Monday, October 01, 2012
I Capuleti e I Montecchi at SF Opera
A rare production of a beautiful 1830 opera by Vincenzo Bellini, I Capuleti e I Montecchi, opened for six performances last Saturday at the San Francisco Opera, and the musical performance was a revelation. The opera immediately became my second favorite Bellini opera after Norma. His La Sonnambula has always put me to sleep rather like its title character, and I Puritani is absurd and basically unstageable, but this Italian, pre-Shakespeare version of the Romeo and Juliet tale is stripped down and serviceable, and the music is Bellini at his best.
The revelation had little to do with this production, which was a high concept affair put together by Frenchmen for Bavaria and San Francisco, in a style that was described at the box office as a cross between Dickens and Edward Gorey (there are saddles hanging from the flies and top hats on the bizarrely staged chorus in the first scene). In a Director's Note, Vincent Boussard writes: "The set acts as if a reminiscence of the most elaborate fresco would be sweating from the walls of this palace." My advice is to sit in the last row of the balcony or stand against the last rail, and simply look at the stage as a color field, and then the silly production almost works.

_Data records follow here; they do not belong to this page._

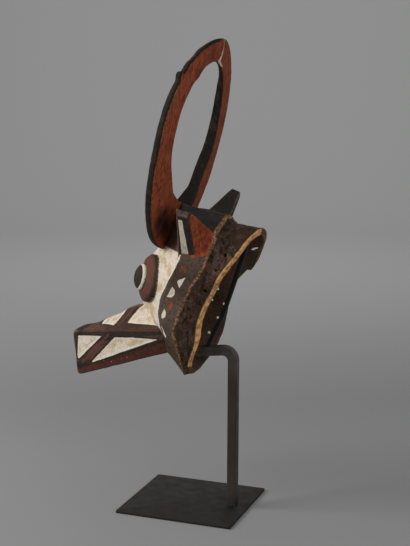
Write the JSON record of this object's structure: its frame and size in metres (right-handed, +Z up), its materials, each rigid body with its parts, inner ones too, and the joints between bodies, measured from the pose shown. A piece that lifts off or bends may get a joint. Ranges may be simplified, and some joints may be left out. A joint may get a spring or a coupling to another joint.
{
  "type": "carved buffalo mask on display stand",
  "caption": "Carved and painted buffalo mask with ringed flat horns, stepped eyes and a boxy muzzle, held on a bent steel bar with a square base plate.",
  "frame": {"origin": "middle of the base plate's underside, on the surface it stands on", "axes": "+Z up, -Y the way the mask looks, +X the mask's left side"},
  "size_m": [0.3762, 0.4187, 1.0056],
  "materials": {
    "painted_wood": "hand-painted earth pigments in red-brown, black and white on carved wood, matte and worn",
    "stand_steel": "dark brown-black satin paint, slightly worn"
  },
  "bodies": {
    "root": {"mask": "painted_wood", "stand_base_plate": "stand_steel", "stand_bent_bar": "stand_steel", "stand_inner_brace": "stand_steel"}
  },
  "joints": []
}
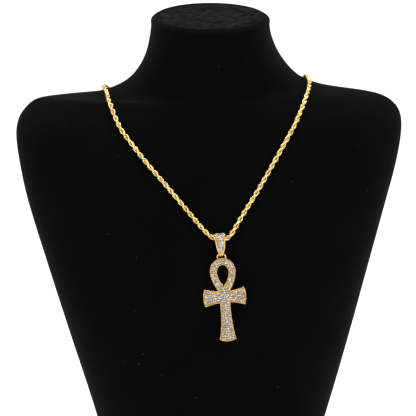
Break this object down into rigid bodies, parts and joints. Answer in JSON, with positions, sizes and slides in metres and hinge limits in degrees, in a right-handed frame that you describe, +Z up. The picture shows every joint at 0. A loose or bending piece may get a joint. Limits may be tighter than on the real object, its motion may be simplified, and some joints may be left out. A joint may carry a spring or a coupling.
{
  "type": "ankh pendant necklace on a neck bust",
  "caption": "Pavé ankh pendant that hangs by a stone-set bail from a V of rope chain, worn by a velvet neck bust with a flat base.",
  "frame": {"origin": "on the flat base of the neck bust, under the middle of the neck", "axes": "+Z up, -Y the front of the chest that the pendant lies on, +X the wearer's left"},
  "size_m": [0.2633, 0.1301, 0.3056],
  "materials": {
    "velvet": "black velvet, napped",
    "chain_gold": "polished yellow gold",
    "pendant_gold": "polished yellow gold",
    "stone": "cut and polished, colourless"
  },
  "bodies": {
    "bust": {"neck_bust": "velvet", "rope_chain": "chain_gold", "clasp": "chain_gold"},
    "bail": {"bail": "pendant_gold", "bail_stones": "stone"},
    "ankh": {"ankh_frame": "pendant_gold", "ankh_stones": "stone"}
  },
  "joints": [
    {"name": "bail_swing", "type": "hinge", "parent": "bust", "child": "bail", "pos_m": [0.0065, -0.0592, 0.1615], "axis": [-0.9968, -0.016, -0.0786], "range_deg": [0, 75]},
    {"name": "ankh_swing", "type": "hinge", "parent": "bail", "child": "ankh", "pos_m": [0.00731, -0.05984, 0.1513], "axis": [-0.9968, -0.016, -0.0786], "range_deg": [0, 50]}
  ]
}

What is seriously great is the musical performance, starting with conductor Riccardo Frizza, who kept everything lively even when he was pausing to luxuriate in the long Bel Canto vocal lines. The singing is spectacular, as good as anywhere in the world right now, with mezzo Joyce DiDonato playing Romeo (that's him/her in the middle above) and Nicole Cabell making a superstar debut here as Giulietta. The production forced Cabell to sing impossibly difficult, stratopheric arias while balancing on a sink and a platform near the orchestra pit, and after this performance Nicole will never have to do any of that kind of thing again. This is an amazing voice in its prime.

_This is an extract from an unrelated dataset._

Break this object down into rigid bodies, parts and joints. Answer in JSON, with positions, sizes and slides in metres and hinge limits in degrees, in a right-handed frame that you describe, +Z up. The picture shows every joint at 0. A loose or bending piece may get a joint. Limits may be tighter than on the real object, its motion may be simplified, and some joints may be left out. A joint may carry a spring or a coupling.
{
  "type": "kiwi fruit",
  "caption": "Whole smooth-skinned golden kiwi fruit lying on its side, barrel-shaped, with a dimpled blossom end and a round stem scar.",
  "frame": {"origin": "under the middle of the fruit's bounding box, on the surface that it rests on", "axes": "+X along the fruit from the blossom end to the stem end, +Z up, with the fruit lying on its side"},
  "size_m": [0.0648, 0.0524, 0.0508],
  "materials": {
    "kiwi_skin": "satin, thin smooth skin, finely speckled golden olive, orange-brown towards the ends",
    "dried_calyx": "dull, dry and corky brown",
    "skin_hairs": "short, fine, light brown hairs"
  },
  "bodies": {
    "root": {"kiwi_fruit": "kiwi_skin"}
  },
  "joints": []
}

And toi-toi to the female supernumeraries and costume shop workers above who appear for the wedding at the end of Act I and the beginning of Act II, walking and running up and down a series of bleacher stairs while wearing Christian Lacroix frocks and super-spiked heels, a recipe for a serious header. They looked perfectly ridiculous appearing and disappearing offstage under the front stage platform, which made one wonder why the Capuletis were holding Giulietta's wedding in an underground 1980s disco with a Christian Lacroix fashion show going on.